Although we may be starting to plan our fall vacations, we are still in season for summer fruits. The Cherry or ‘Cerasum’ as it is referred to in Latin, is a fruit that has been consumed since prehistoric times and is a member of the plant species, genus prunus. It is recorded that Cherries were exported to Rome via expedition to modern- day Turkey dating back to 72 B.C.
The rounded, little fleshy fruits that gush open with tartly sweet juices are harvested during a very short growing season. In fact, Cherries are only grown in native temperate regions of the northern hemisphere, and are to be picked or shaken off of cherry trees. Since the prunus family cannot grow near any warm tropical regions, cherry seeds require exposure to cold temperature in order to germinate, that’s the reason why the pits are planted in autumn and don’t begin to emerge till the spring.
In the United States most of our Cherry crop is grown in states like: Montana, Washington, Oregon, California, New York, Wisconsin and Michigan.
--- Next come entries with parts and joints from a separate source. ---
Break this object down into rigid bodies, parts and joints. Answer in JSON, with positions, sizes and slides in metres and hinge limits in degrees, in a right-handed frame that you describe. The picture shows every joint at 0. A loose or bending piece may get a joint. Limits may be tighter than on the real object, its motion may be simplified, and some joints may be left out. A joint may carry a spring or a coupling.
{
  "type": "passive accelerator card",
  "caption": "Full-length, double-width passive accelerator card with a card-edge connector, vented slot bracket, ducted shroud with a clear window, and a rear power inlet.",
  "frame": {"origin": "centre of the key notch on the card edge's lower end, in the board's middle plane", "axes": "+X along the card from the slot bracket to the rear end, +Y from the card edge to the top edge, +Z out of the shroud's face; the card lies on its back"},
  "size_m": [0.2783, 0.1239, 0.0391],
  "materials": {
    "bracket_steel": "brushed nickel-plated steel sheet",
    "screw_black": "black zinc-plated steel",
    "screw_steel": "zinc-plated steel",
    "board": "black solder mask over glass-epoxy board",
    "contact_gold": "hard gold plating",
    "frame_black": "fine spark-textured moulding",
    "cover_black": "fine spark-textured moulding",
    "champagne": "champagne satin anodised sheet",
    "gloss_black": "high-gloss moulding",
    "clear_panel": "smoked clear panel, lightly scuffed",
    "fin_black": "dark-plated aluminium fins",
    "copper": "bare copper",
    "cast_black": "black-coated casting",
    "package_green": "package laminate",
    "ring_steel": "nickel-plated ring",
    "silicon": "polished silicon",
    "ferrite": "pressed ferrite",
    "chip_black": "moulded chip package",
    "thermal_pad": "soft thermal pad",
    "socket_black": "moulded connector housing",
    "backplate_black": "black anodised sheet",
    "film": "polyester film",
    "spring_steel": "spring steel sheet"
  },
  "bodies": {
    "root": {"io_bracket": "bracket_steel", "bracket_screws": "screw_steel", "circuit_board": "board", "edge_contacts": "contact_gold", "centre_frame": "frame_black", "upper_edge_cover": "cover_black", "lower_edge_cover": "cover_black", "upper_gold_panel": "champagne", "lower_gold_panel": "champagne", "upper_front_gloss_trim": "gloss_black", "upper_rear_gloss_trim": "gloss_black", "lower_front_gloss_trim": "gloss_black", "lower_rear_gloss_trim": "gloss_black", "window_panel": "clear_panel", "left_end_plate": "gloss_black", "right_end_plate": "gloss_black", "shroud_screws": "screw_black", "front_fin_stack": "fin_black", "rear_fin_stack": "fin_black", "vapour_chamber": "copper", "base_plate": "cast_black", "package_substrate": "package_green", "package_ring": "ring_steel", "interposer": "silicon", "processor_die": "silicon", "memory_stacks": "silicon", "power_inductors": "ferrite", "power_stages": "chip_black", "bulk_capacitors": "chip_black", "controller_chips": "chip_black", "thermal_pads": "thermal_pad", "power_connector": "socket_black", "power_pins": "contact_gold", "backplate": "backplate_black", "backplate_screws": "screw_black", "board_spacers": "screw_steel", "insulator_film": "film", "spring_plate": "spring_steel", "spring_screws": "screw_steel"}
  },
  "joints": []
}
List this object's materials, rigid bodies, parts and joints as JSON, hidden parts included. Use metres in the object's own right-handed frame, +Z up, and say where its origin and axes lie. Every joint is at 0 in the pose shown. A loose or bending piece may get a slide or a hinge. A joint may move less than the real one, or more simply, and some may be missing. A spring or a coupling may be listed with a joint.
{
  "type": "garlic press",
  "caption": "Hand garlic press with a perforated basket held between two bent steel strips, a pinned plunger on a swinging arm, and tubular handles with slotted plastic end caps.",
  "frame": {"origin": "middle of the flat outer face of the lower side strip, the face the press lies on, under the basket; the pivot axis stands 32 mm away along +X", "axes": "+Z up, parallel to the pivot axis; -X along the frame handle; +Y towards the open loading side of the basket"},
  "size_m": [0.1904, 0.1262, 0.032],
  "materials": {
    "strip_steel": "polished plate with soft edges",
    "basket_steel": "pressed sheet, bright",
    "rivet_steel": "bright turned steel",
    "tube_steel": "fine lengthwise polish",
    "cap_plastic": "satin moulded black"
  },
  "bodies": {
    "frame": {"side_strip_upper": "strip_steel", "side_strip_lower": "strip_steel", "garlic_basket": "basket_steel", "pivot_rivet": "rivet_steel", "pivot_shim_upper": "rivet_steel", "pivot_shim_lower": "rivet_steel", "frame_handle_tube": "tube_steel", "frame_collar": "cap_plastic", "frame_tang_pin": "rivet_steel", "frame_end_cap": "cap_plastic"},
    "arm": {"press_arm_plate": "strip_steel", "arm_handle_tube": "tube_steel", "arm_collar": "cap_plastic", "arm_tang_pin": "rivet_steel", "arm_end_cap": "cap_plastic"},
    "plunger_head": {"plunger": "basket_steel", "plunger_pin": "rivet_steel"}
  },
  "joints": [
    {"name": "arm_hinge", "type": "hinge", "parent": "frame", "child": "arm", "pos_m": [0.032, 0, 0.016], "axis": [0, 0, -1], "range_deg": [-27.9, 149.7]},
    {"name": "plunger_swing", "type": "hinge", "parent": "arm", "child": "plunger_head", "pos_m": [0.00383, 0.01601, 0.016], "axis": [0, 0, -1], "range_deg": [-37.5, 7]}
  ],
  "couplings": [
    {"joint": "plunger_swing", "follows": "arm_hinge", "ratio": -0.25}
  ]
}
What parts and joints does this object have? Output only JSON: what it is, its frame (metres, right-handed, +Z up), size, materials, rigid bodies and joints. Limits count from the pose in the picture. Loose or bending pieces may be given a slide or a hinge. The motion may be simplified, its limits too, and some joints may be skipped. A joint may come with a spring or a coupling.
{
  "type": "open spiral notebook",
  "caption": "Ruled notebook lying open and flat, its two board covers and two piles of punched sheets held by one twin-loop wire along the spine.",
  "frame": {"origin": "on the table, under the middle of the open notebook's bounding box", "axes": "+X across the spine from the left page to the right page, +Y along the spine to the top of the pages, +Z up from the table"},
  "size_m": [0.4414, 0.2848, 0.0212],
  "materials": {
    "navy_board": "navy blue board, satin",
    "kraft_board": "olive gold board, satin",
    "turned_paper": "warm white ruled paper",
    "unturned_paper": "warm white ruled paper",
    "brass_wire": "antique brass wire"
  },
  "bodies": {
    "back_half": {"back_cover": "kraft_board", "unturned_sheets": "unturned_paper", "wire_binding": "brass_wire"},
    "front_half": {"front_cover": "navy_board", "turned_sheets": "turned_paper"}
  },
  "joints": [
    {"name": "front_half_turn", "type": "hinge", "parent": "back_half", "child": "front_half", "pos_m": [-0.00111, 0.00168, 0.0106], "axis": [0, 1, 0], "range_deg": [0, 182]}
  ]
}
The Cherry made its way to America, when French settlers planted seeds near the Great Lakes and the St. Lawrence River.
Those small fruit lings, surprisingly house very low levels of fat, with only 77 Calories/per cup of ‘Sour Cherries.’ In addition, they have significant levels of nutrition, including: Melatonin (a hormone produced in the brain known to slow aging and lower body temperature, which helps fight insomnia and provides better sleep patterns); a unique grouping of antioxidants suspected to even help in preventing cancer; 26% Vitamin A; ‘Sweet Cherries’ can help balance blood pressure since they are loaded with potassium offsetting sodium levels; rich in beta carotene; Vitamin C and have been linked to lowering levels of uric acid, which in turn reduce swelling and the inflammation that can cause diseases like gout if untreated.